According to Fox, his first year on the mats wasn’t too promising. He struggled to a losing record as a member of the junior varsity.
“It was an uphill battle,” he said. “It took me a long time to get anywhere. My freshman year, I got beaten on so badly on JV that at first I didn’t come back to the team sophomore year. Some teammates encouraged me to return and I did, but sophomore year wasn’t that much better.”
Yet he persisted, and as a junior, things really started moving in the right direction. Fox started working more intensely with assistant coach Stephan Sair, a former national champion for Cortland. He fell in love with the sport and committed to doing whatever it took to get better.

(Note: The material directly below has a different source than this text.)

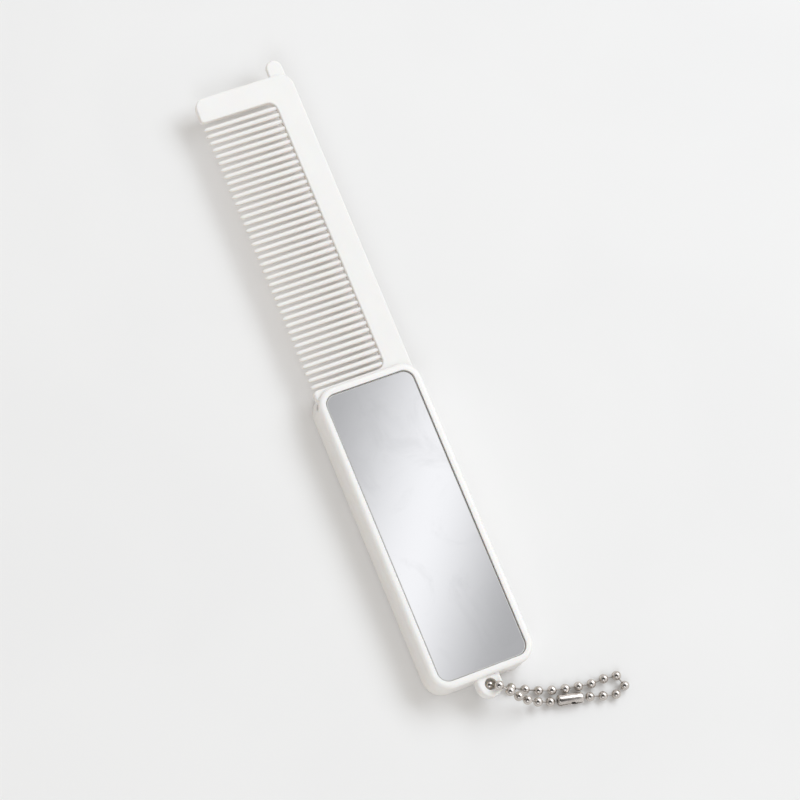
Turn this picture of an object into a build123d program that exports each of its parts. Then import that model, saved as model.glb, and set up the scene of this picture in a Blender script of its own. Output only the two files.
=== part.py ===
# Pocket mirror comb with a sliding blade and a ball chain.
# The case lies on its back: +X is its width, +Y its length towards the comb's tip,
# and +Z points out of the mirror. The origin is the centre of the case's back face.
# The blade is drawn fully pulled out. It slides along -Y into the slot behind the mirror.

from build123d import *
from math import atan2, degrees, sqrt
import os

os.makedirs("parts", exist_ok=True)

# Case, in millimetres
case_width = 27.7
case_length = 80.0
case_depth = 9.0
corner_radius = 5.0
back_edge_radius = 0.8
front_edge_radius = 1.0
face_thickness = 1.5  # between the slot and the case's front

# Rear shell
shell_wall = 1.3
shell_floor = 1.3
rail_spacing = 16.0
rail_width = 1.0
rail_end_gap = 6.0
web_count = 4
web_height = 1.2
web_width = 0.8

# Front frame
skirt_wall = 0.5
end_wall = 1.0
slot_corner_radius = 3.6
mouth_relief = 4.1
frame_border = 1.85
mirror_corner_radius = 3.8
pocket_depth = 0.95

# Mirror
glass_gap = 0.18
glass_thickness = 0.75
glass_bevel = 0.2
tape_thickness = 0.12
tape_margin = 1.8

# Comb blade
blade_thickness = 2.0
blade_rim = 0.3
slide_gap = 0.15
lift_gap = 0.1
guard_height = 6.3
guard_corner_radius = 2.7
tip_corner_radius = 3.5
small_corner_radius = 0.9
spine_width = 6.6
window_radius = 2.2
foot_above_mouth = 0.6
foot_height = 5.4
foot_gap = 0.3  # under the foot when the comb is in
closed_gap = 0.3  # between the guard and the mouth when the comb is in

# Teeth
tooth_pitch = 1.86
tooth_root_width = 1.3
tooth_tip_width = 1.04
tooth_thickness = 1.3
tooth_edge = 0.34
tip_edge = 0.22
first_tooth_drop = 1.7
last_tooth_rise = 1.22
root_depth = 0.8

# Pull nub on the tip
nub_width = 4.2
nub_length = 4.0
nub_thickness = 1.5
nub_inset = 3.15

# Stop block behind the foot, and the click ridges that it snaps over
stop_width = 12.0
stop_length = 2.3
stop_depth = 1.8
stop_gap = 0.2
ridge_width = 0.8
ridge_gap = 0.08

# Lug for the chain
lug_radius = 3.1
lug_hole_radius = 1.5
lug_drop = 2.0
lug_back_layer = 0.9
lug_front_layer = 2.3
lug_rim_radius = 0.5
lug_sink = 0.6

# Ball chain
bead_count = 24
bead_diameter = 2.4
bead_wall = 0.28
bead_hole_radius = 0.32
wire_radius = 0.2
wire_head_radius = 0.42
wire_head_length = 0.2
wire_head_place = 0.46  # from a ball's centre to the face of the head inside it
lead_bead_count = 8  # balls from the lug's hole up to the sleeve, which joins this one to the next
sleeve_length = 6.6
sleeve_radius = 1.4
sleeve_wall = 0.15
sleeve_slot = 0.4
sleeve_neck_radius = 0.55
notch_width = 1.1
notch_length = 1.7

# Sizes that follow from the ones above
case_top = case_length / 2
case_bottom = -case_length / 2
plate_back = case_depth - face_thickness
seam_height = plate_back - blade_thickness - 2 * lift_gap  # where the two shells are welded
pocket_floor = case_depth - pocket_depth
blade_back = seam_height + lift_gap
blade_front = blade_back + blade_thickness
blade_width = case_width - 2 * (skirt_wall + slide_gap)
blade_left = -blade_width / 2
blade_right = blade_width / 2
foot_corner_radius = slot_corner_radius - slide_gap
foot_top = case_top + foot_above_mouth
foot_bottom = foot_top - foot_height
slide_travel = foot_bottom - (case_bottom + end_wall + foot_gap)
guard_foot = case_top + closed_gap + slide_travel
blade_tip = guard_foot + guard_height
spine_inner = blade_right - spine_width
first_tooth = guard_foot - first_tooth_drop
tooth_room = first_tooth - foot_top - last_tooth_rise
tooth_count = 1 + round(tooth_room / tooth_pitch)
stop_top = case_top - shell_wall - stop_gap
stop_back = blade_back - stop_depth
lug_centre = case_bottom - lug_drop
lug_back = seam_height - lug_back_layer
lug_front = seam_height + lug_front_layer
lug_middle = (lug_back + lug_front) / 2
bead_radius = bead_diameter / 2
print(f"slide travel {slide_travel:.2f} mm, {tooth_count} teeth, tip at {blade_tip:.2f} mm")


def finish(part, name):
    """Labels a finished piece and writes its STEP file."""
    part.label = name
    export_step(part, f"parts/{name}.step")


# Rear shell: a shallow tray with two rails that carry the blade, click ridges between
# the rails, and the back half of the chain lug
with BuildPart() as rear_shell:
    with BuildSketch(Plane.XY):
        RectangleRounded(case_width, case_length, corner_radius)
    extrude(amount=seam_height)
    fillet(rear_shell.edges().group_by(Axis.Z)[0], back_edge_radius)
    with BuildSketch(Plane.XY.offset(shell_floor)):
        RectangleRounded(
            case_width - 2 * shell_wall, case_length - 2 * shell_wall, corner_radius - shell_wall
        )
    extrude(amount=seam_height - shell_floor, mode=Mode.SUBTRACT)

    # Rails, long enough to carry the teeth and short of both end walls
    rail_length = case_length - 2 * (shell_wall + rail_end_gap)
    with BuildSketch(Plane.XY.offset(shell_floor)):
        with GridLocations(rail_spacing, 0, 2, 1):
            Rectangle(rail_width, rail_length)
    extrude(amount=seam_height - shell_floor)

    # Low webs that stiffen the floor between the rails
    with BuildSketch(Plane.XY.offset(shell_floor)):
        with GridLocations(0, rail_length / web_count, 1, web_count):
            Rectangle(rail_spacing, web_width)
    extrude(amount=web_height)

    # Click ridges: the stop block rests between a ridge and an end wall
    ridge_top_y = stop_top - stop_length - stop_gap - ridge_width / 2
    ridge_bottom_y = stop_top - slide_travel + stop_gap + ridge_width / 2
    with BuildSketch(Plane.XY.offset(shell_floor)):
        with Locations((0, ridge_top_y), (0, ridge_bottom_y)):
            Rectangle(stop_width, ridge_width)
    extrude(amount=stop_back - ridge_gap - shell_floor)

    # Back half of the lug
    with BuildSketch(Plane.XY.offset(lug_back)):
        with Locations((0, lug_centre)):
            Circle(lug_radius)
            Rectangle(2 * lug_radius, lug_drop + lug_sink, align=(Align.CENTER, Align.MIN))
    extrude(amount=seam_height - lug_back)
    with Locations(Plane.XY.offset(lug_middle)):
        with Locations((0, lug_centre)):
            Hole(lug_hole_radius, depth=2 * (lug_front - lug_back))
finish(rear_shell.part, "rear_shell")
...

“I felt that I had the athleticism but not the wrestling skill set,” he said. “I started studying, watching matches and learning from everyone I could. I decided I would put 100% into it because I really wanted to succeed.”
His objective that season was to win the Suffolk County title. However, he needed a top three finish in his league to go to the county event, and he placed fourth.
In his senior campaign, Fox demonstrated how far he had come with a 37-2 record at 171 pounds. His two losses came to the two New York state champions that year, Billy Coggins (Division I) and Tyler Beckwith (Division II). However, Fox’s year ended abruptly when his 9-6 setback against Coggins in the County title match ended his season since he did not have enough wildcard points to qualify for a trip to the state tournament.
“I would sum up my high school career as huge improvement but extreme disappointment,” he said. “It was heartbreaking to end my high school career with that loss to Coggins without even going to states.”
Fox’s success in his final high school season, despite the painful conclusion, convinced him that he only wanted to wrestle at the Division I level. That desire was one of the main reasons he decided to attend Nassau as a part-time student for 2010-11.
“Nassau has a lot of advantages,” he said. “It’s close to home and I knew junior college was the best way for me to get to Division I. I also was so focused on wrestling at the end of high school, I put aside my schoolwork and my grades weren’t where they needed to be.”
The Huntington native refocused both on the mat and in the classroom, spending significant time working with Vougar Oroudjov at his club in Syosset as well as taking courses.
During this time, Fox believes he made huge strides; the most important ones mental.
“A problem with me was my mental attitude and my anxiety,” he said. “In high school, I put so much pressure on myself to get better, I sometimes froze up in big matches. Vougar helped me focus on myself and my mental toughness and having confidence in the things I could control on the mat. The technique comes, but the level of mental toughness you need to do well is a big difference I see from high school to college.”
During that first “greyshirt” year at Nassau, Fox had some impressive victories, including a win over Penn State’s James Vollrath.
Now in his first official campaign with the Lions, Fox has continued to see success, taking second at the recent New York State championships held at Cornell University, third at the Wilkes Open and second at the TCNJ Open. He has registered triumphs over Columbia’s national qualifier Eren Civan and Nick Visicaro of Rutgers (who also beat Fox this year).
“Visicaro and I were the same graduating class in high school,” he said. “He was a top ranked recruit and I wasn’t on anyone’s radar. I wasn’t on his level in high school but I feel like I’ve been catching up to guys who were way ahead of me.”
Fox attributes a large portion of that development to Nassau head coach Paul Schmidt.
“I think the support Coach Schmidt gives is so important,” Fox said. “He believes I can be a national champ and having someone else believe it is the encouragement I need to keep improving.”
After taking a visit to Binghamton in early January, Fox knew where he wanted to spend the next several years. He plans to study Engineering and he expects to spend his three seasons of eligibility (plus a possible redshirt year) at 165 pounds.
“I am so excited about going to Binghamton,” he said. “The coaching staff is great and it’s a place where everyone has the same mindset of getting better every day. I liked that it’s close to home and that it’s an up and coming program. Coach [Pat] Popolizio has brought the program from not even close to being ranked to a really tough team. I can’t wait to be a part of that.”
Fox’s ultimate goal is to be an NCAA champion at the Division I level. But he would like to earn a national crown for Nassau this February first.
“I think I’m progressing at the right pace this year, but I haven’t been wrestling to my potential yet,” he said. “I’ve had some good wins and a couple of tough losses, but I expect to peak at the right time and turn it up for nationals. I don’t want to just be a national champion this year, I want to win while dominating.”